The case was filed on behalf of Joaquin Aguilar, 25, a Mexican who says he was raped by priest Nicolas Aguilar in 1994. He says he later reported the incident to police and wrote a letter to Rivera but got no response. The priest and the alleged victim are not related.

“We hope this will inspire more Mexicans to overcome their fear and denounce their persecutors,” said Eric Barragan, a spokesman for the Chicago-based Survivors Network of those Abused by Priests, which is sponsoring the lawsuit. The group, which announced the opening of a Mexico chapter in December, has since received more than 100 calls from alleged victims, he said. But most people are too frightened to press charges.

Joaquin Aguilar said he received death threats after going public with his allegations last November. On Sept. 25, he told police his father had been kidnapped at gunpoint for four hours by masked men who ordered him to drop the case.

“I’m afraid for myself and for my family,” he said during a Sept. 20 news conference to announce the case. “The church in Mexico is very powerful.”

His American lawyers, who were interrogated by Mexican immigration authorities after the news conference in Mexico City, accuse the Catholic Church of orchestrating an intimidation campaign.

Church officials deny it. But the case is a watershed in Mexico, where the church hierarchy has long been seen as untouchable, experts say.

Rivera, who had been named as possible successor to Pope John Paul II, is the highest-ranking Mexican church official to be accused in connection with a sexual abuse case.

“It’s an incredible blow to Norberto Rivera, and to the church as a whole,” Masferrer said.

On Sept. 24, protesters waved signs reading, “We don’t want kids raped in heaven” and “Call a rapist by his name” outside the capital’s main cathedral, where Rivera was holding mass.
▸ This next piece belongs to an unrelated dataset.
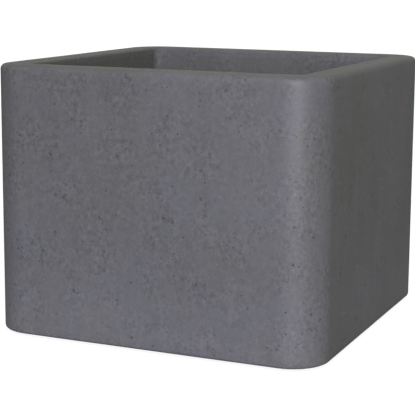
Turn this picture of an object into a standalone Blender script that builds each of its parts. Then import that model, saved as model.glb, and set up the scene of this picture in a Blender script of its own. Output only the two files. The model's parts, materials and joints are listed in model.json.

A flustered Rivera later read a statement to reporters insisting he always had been tough on offending priests. He also announced the appointment of two church officials to investigate sexual abuse allegations in his diocese.

On Sept. 24, the cardinal urged Nicolas Aguilar to confront the “terrible charges” against him and turn himself in to police “for the good of his own conscience and to avoid any more damage to the church.”

Aguilar, 65, is believed to be hiding out in his native Puebla state, where witnesses say he surfaces occasionally to hold mass and sell religious music outside churches.

In 1997 he was charged with sexually abusing four boys in the state, according to Mexican news reports. He was convicted on one count in 2004, but the judge waived the sentence, citing the statute of limitations.

California authorities have charged the priest with 19 felony counts of committing lewd acts on a child while he was in Los Angeles for nine months in 1987 and 1988. Those cases are pending, Los Angeles police detective Federico Sicard said, and there is a warrant out for Aguilar’s arrest.

The civil lawsuit charges that Rivera conspired with Mahony to move Aguilar to Los Angeles to save him from facing trial in Mexico. It also alleges that Mahony’s assistant told the priest that Los Angeles police were on his trail. Days later, he fled to Mexico, where he continued to work as a priest.